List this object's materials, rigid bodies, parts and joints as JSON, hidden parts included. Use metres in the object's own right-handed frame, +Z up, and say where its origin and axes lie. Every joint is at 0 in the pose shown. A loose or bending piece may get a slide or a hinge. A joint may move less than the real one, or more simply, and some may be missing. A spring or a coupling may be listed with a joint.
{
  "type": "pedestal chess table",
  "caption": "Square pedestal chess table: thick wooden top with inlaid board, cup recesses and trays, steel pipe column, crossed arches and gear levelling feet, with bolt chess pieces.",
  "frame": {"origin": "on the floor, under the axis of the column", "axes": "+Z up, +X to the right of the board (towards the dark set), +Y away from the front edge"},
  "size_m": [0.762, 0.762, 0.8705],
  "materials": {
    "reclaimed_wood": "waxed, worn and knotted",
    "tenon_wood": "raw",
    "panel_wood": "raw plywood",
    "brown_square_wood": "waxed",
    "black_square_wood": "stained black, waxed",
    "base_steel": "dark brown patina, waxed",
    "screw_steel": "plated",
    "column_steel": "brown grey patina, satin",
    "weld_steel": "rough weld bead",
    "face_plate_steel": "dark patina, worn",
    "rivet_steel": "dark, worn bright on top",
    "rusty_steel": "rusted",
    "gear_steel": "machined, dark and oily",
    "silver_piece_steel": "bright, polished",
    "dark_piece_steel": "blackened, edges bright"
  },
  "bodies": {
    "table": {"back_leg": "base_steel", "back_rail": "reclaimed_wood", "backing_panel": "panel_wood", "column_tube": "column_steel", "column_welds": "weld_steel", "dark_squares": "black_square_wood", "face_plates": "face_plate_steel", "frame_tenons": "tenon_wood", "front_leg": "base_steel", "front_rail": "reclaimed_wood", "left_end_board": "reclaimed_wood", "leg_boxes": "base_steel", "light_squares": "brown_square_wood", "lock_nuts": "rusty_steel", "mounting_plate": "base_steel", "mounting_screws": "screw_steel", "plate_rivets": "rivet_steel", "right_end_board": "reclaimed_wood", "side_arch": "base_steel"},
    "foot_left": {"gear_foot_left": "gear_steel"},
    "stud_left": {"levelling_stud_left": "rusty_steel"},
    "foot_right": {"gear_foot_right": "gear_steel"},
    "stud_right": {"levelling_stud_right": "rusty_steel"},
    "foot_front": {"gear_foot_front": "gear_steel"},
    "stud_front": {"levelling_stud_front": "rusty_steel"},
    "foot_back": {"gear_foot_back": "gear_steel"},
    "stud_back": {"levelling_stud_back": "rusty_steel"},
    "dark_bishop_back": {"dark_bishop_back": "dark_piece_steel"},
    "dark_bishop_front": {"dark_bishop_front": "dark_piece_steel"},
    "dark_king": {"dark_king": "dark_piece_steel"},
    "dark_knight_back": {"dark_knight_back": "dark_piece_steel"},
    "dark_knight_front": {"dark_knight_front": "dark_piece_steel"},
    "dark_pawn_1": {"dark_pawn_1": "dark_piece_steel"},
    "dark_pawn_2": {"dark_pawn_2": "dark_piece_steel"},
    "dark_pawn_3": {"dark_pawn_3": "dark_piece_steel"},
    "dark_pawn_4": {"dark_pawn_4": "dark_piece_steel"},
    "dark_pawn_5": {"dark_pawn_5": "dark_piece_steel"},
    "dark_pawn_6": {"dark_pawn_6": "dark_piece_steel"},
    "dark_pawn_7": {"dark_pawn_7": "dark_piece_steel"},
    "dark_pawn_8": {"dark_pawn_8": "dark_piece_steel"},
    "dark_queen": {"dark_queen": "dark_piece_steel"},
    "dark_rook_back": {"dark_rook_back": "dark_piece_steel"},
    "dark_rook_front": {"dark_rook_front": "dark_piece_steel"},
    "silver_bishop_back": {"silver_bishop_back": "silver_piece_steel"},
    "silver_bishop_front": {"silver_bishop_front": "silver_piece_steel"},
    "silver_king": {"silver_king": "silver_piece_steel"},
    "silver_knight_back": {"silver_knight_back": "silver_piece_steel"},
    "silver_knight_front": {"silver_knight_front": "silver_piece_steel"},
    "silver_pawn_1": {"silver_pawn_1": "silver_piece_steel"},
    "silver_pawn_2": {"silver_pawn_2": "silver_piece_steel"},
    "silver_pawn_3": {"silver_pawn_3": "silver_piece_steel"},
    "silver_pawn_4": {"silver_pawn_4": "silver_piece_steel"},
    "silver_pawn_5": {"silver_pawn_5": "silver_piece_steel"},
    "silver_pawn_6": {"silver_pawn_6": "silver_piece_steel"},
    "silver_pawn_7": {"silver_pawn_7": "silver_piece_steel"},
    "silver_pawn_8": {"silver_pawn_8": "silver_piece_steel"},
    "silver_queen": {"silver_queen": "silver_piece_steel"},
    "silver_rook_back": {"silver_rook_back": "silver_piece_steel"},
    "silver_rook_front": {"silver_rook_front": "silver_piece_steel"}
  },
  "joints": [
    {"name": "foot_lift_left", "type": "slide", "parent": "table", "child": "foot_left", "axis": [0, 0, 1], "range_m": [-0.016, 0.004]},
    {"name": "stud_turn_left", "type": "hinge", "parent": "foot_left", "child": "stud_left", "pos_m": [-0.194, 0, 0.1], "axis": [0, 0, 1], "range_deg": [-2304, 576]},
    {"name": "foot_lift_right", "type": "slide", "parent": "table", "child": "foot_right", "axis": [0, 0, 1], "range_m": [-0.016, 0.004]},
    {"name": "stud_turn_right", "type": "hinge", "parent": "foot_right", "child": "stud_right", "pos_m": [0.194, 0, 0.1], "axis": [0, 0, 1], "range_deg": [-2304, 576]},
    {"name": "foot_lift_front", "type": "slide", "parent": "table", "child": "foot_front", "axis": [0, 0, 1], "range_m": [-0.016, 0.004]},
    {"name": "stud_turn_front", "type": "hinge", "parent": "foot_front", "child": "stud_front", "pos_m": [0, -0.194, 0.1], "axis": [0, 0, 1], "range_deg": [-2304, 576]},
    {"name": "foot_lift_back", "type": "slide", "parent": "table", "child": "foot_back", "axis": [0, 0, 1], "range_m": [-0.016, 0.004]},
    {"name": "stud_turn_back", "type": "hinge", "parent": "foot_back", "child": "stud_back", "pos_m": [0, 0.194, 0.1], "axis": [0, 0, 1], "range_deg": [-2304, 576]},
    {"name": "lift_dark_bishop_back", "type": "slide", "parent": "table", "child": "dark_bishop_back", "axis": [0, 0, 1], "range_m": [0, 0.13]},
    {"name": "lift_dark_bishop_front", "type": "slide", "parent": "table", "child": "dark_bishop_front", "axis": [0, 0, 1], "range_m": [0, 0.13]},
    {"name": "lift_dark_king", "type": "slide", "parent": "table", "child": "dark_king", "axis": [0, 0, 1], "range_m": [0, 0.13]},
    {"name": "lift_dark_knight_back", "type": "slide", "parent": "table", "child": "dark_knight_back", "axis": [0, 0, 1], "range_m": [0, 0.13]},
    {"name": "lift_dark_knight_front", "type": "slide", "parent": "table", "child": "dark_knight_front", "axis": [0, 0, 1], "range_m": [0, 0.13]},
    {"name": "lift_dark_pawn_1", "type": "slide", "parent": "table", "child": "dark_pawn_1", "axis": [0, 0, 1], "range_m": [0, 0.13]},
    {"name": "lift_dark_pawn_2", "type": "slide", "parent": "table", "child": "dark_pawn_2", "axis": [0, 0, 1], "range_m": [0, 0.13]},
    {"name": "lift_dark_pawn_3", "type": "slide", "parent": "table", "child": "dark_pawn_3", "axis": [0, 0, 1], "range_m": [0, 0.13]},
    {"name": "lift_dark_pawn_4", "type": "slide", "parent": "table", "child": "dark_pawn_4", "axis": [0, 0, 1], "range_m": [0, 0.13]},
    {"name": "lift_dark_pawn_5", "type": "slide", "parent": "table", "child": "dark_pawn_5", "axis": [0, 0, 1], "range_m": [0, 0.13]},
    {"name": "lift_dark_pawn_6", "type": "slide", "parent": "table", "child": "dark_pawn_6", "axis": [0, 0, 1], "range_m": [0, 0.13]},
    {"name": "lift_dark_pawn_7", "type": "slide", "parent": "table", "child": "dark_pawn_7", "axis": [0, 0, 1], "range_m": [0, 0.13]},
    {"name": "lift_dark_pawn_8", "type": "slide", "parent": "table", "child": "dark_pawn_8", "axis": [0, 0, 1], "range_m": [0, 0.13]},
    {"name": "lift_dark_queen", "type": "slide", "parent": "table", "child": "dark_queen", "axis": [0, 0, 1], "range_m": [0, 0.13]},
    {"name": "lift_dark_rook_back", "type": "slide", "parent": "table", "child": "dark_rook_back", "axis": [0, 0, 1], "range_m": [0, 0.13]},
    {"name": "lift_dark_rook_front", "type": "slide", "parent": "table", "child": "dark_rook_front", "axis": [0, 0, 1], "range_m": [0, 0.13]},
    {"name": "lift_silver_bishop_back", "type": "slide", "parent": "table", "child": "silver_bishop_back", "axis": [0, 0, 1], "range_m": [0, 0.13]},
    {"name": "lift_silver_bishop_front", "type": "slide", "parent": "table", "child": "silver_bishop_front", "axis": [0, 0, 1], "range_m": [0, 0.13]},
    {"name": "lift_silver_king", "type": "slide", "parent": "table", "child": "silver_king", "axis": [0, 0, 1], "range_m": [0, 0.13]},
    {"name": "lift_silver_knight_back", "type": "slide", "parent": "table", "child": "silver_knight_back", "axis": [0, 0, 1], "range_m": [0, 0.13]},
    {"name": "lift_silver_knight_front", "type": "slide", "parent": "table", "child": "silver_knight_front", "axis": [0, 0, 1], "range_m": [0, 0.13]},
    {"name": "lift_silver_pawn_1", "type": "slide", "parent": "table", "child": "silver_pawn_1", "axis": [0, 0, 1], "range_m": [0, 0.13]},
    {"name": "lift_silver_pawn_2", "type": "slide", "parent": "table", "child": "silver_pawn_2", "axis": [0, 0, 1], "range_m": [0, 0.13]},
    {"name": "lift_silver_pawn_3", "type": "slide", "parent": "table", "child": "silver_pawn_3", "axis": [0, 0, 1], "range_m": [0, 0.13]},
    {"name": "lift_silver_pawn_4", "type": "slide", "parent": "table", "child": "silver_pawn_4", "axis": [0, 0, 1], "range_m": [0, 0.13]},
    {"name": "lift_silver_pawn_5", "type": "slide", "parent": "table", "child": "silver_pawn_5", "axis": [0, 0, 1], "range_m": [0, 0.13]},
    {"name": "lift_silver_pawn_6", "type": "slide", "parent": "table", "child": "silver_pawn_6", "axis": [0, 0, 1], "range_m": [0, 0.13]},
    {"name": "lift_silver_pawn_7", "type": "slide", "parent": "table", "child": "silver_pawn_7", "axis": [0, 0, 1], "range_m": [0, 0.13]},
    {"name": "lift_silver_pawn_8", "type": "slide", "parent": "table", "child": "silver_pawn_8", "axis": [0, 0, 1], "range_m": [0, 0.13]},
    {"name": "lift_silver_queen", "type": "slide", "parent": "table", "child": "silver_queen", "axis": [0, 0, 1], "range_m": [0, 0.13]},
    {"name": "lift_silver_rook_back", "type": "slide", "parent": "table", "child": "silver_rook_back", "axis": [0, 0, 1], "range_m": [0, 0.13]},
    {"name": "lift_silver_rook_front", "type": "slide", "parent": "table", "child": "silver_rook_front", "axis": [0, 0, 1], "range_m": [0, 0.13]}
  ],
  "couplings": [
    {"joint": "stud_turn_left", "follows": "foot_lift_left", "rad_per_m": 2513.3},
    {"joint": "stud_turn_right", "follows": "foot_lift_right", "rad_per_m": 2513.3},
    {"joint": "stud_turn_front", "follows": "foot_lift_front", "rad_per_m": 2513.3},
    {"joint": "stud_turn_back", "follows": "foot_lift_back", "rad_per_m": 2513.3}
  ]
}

* PROBLEM TO SOLVE
Gather every line from the listing above in which the word "hinge" appears.

* COMPLETE OUTPUT
List this object's materials, rigid bodies, parts and joints as JSON, hidden parts included. Use metres in the object's own right-handed frame, +Z up, and say where its origin and axes lie. Every joint is at 0 in the pose shown. A loose or bending piece may get a slide or a hinge. A joint may move less than the real one, or more simply, and some may be missing. A spring or a coupling may be listed with a joint.
    {"name": "stud_turn_left", "type": "hinge", "parent": "foot_left", "child": "stud_left", "pos_m": [-0.194, 0, 0.1], "axis": [0, 0, 1], "range_deg": [-2304, 576]},
    {"name": "stud_turn_right", "type": "hinge", "parent": "foot_right", "child": "stud_right", "pos_m": [0.194, 0, 0.1], "axis": [0, 0, 1], "range_deg": [-2304, 576]},
    {"name": "stud_turn_front", "type": "hinge", "parent": "foot_front", "child": "stud_front", "pos_m": [0, -0.194, 0.1], "axis": [0, 0, 1], "range_deg": [-2304, 576]},
    {"name": "stud_turn_back", "type": "hinge", "parent": "foot_back", "child": "stud_back", "pos_m": [0, 0.194, 0.1], "axis": [0, 0, 1], "range_deg": [-2304, 576]},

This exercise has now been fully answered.